Posted by Fabian Hueske <fh...@gmail.com>.
Hi Greg,

from a user's point of view, expression keys (dataSet.groupBy("_1")) and
selector function keys (dataSet.groupBy(_._1)) are very similar in a Scala
DataSet or DataStream program. This is due to Scala's shortcut for defining
lambda functions.

However, both key types are handled differently when the program is
executed. The expression key "_1" defines the logical position of the key
in the type of the data set. The key fields are accessed by a properly
configured TypeComparator.
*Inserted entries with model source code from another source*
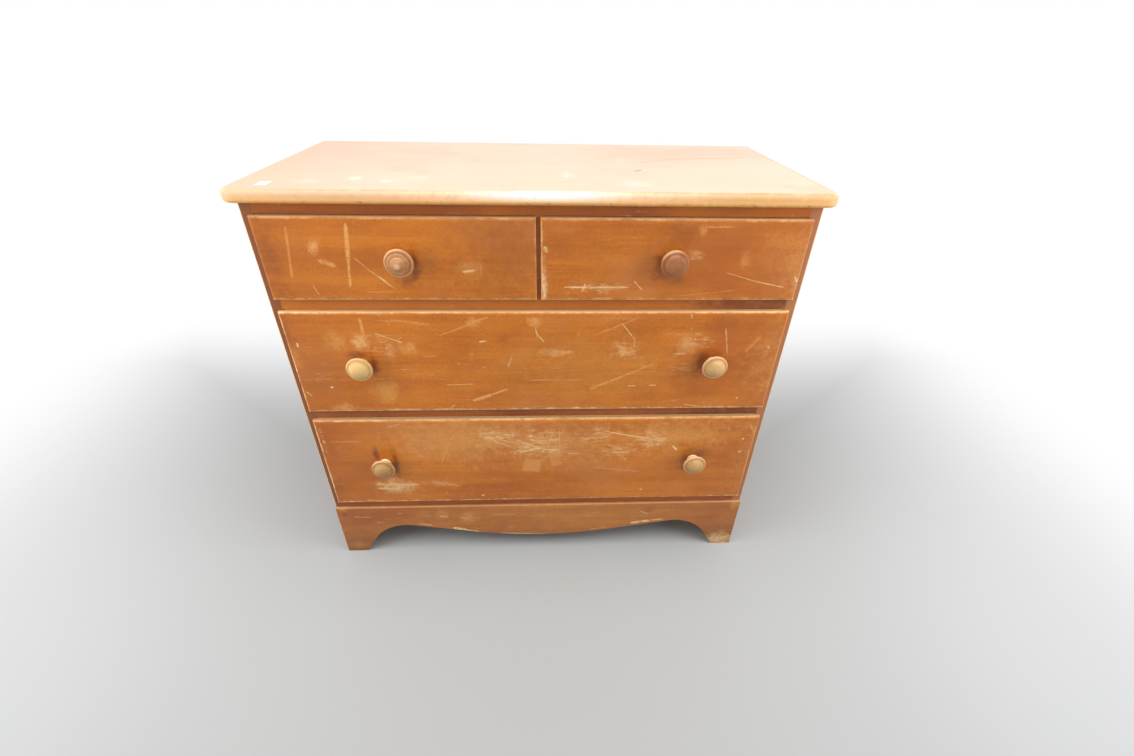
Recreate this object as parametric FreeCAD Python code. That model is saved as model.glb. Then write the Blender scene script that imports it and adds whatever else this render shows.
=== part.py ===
import FreeCAD, Part
import math
import os

# A maple dresser with two short drawers over two long ones.
# The case is two side panels joined by four web frames, under a rounded slab and on a scrolled apron.
# X runs to the right, Y to the back and Z up, from the middle of the floor under the whole dresser.

Vector = FreeCAD.Vector

# Case, in millimetres
case_width = 980.0
case_depth = 455.0
side_thick = 19.5
base_height = 154.0
lower_opening = 247.0
middle_opening = 231.0
upper_opening = 154.0
back_thick = 5.0
back_rabbet = 9.0

# Top slab
slab_thick = 22.0
slab_side_over = 22.5
slab_front_over = 18.0
slab_back_over = 3.0
slab_corner = 26.0
slab_top_round_share = 0.42
slab_under_round_share = 0.24
slab_round_most_share = 0.66

# Web frames: rails across the case, runners and kickers from front to back
rail_thick = 20.0
rail_deep = 60.0
rear_rail_deep = 40.0
tenon_long = 9.0
tenon_thick_share = 0.5
tenon_shoulder_share = 0.15
runner_wide = 30.0
centre_runner_wide = 70.0
tongue_long = 8.0
tongue_thick_share = 0.4
divider_thick = 19.0
stub_long = 7.0
side_guide_high = 14.0
guide_base_wide = 44.0
guide_strip_wide = 20.0
guide_strip_high = 6.0

# Apron and feet
apron_thick = 19.0
apron_proud = 6.0
apron_edge_round = 2.5
apron_foot = 48.0
apron_peak_in = 111.0
apron_peak_height = 102.0
apron_drop_height = 34.5
apron_drop_round_share = 0.44
apron_peak_round_share = 0.54
side_foot = 75.0
side_arch_height = 65.0
side_arch_round_share = 0.9
glue_block = 25.0
corner_block_long = 120.0
corner_block_lift = 8.0
glue_block_shares = (-0.55, 0.0, 0.55)

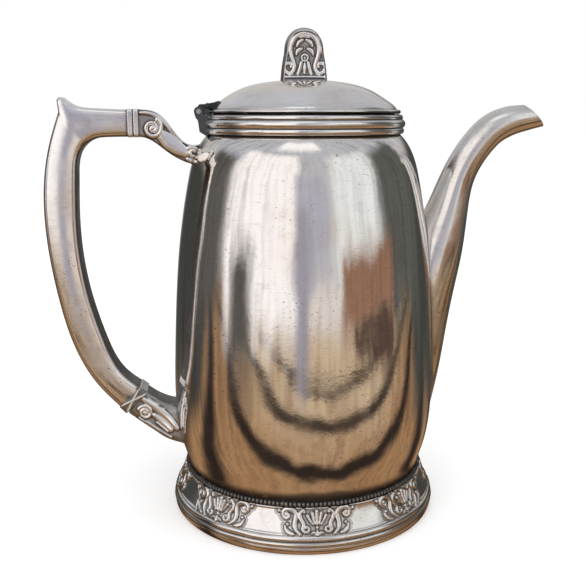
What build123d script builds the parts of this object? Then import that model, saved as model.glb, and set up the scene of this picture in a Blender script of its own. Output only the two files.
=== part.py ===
"""Silver coffee pot: a spun body on a decorated foot, a gooseneck spout, a squared handle, a hinged lid.

Millimetres. +Z is up, the spout points to +X and the handle to -X. The origin is the centre of the
foot, on the surface that the pot stands on.
"""

import os
from math import atan2, cos, radians, sin

from build123d import *

os.makedirs("parts", exist_ok=True)

# ---------------------------------------------------------------- driving dimensions
TOTAL_HEIGHT = 215.0
WALL = 1.2  # spun sheet
FIT = 0.05  # solder gap between a part and the one it is fixed to
RUNNING_GAP = 0.3  # gap between parts that move past each other

FOOT_RADIUS = 58.4  # where the rim wire wraps the foot
FOOT_BAND_BOTTOM = 8.4
FOOT_BAND_TOP = 18.8
FOOT_TOP = 21.2
WAIST_RADIUS = 53.9  # the body where it stands in the foot

NECK_RADIUS = 42.0  # outside of the upstand at the mouth
COLLAR_BOTTOM = 170.2
COLLAR_TOP = 178.0
NECK_TOP = 178.4

LID_BOTTOM = NECK_TOP + RUNNING_GAP
LID_FLANGE_RADIUS = 41.5
DOME_RADIUS = 40.6
DOME_WALL = 1.0
DOME_TOP = 193.2
BEZEL_DEPTH = 4.6

HINGE_X = -45.7
HINGE_Z = 179.7
KNUCKLE_RADIUS = 2.0
PIN_RADIUS = 1.0
PIN_CLEARANCE = 0.05
LID_KNUCKLE_HALF = 4.3
HINGE_HALF = 11.0

HANDLE_HALF_DEPTH = 7.25
BAND_HALF_DEPTH = 7.7
GRIP_WALL = 2.2
TENON_GAP = 0.2

STUD_RADIUS = 2.0
SPOUT_WALL = 1.1


def save(part, name):
    """Labels a finished piece and writes it as its own file."""
    part.label = name
    export_step(part, f"parts/{name}.step")


# ---------------------------------------------------------------- body
# The body's side from the foot to the neck, as radius and height.
BODY_SIDE = [
    (WAIST_RADIUS, FOOT_TOP),
    (56.2, 30.0),
    (58.9, 46.0),
    (58.8, 75.0),
    (56.0, 119.0),
    (51.2, 150.0),
    (46.8, 164.0),
    (NECK_RADIUS, COLLAR_BOTTOM),
]
BODY_SIDE_ENDS = [(0.1, 1.0), (-0.8, 0.7)]  # the way it runs at its foot and at its neck
BODY_FOOT_Z = 16.0


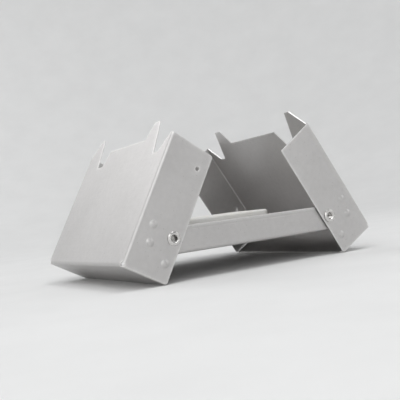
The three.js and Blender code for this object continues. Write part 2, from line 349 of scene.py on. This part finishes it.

The lambda function _._1 is a shortcut for x =>
x._1 and is treated as a regular key selector function, i.e., during plan
translation we inject a MapFunction to evaluate the selector function and
extract the key.

Does this answer your question?

Best, Fabian

2016-02-22 19:18 GMT+01:00 Greg Hogan <co...@greghogan.com>:

> Hi,
>
> Looking at the documentation for "Transformations on Grouped DataSet" [1],
> what differentiates a key expression from case class fields? Is there a
> special Scala capability or are we still just passing strings?
>
> [1]
>
> https://ci.apache.org/projects/flink/flink-docs-master/apis/batch/dataset_transformations.html#transformations-on-grouped-dataset
>
> Thanks,
> Greg
>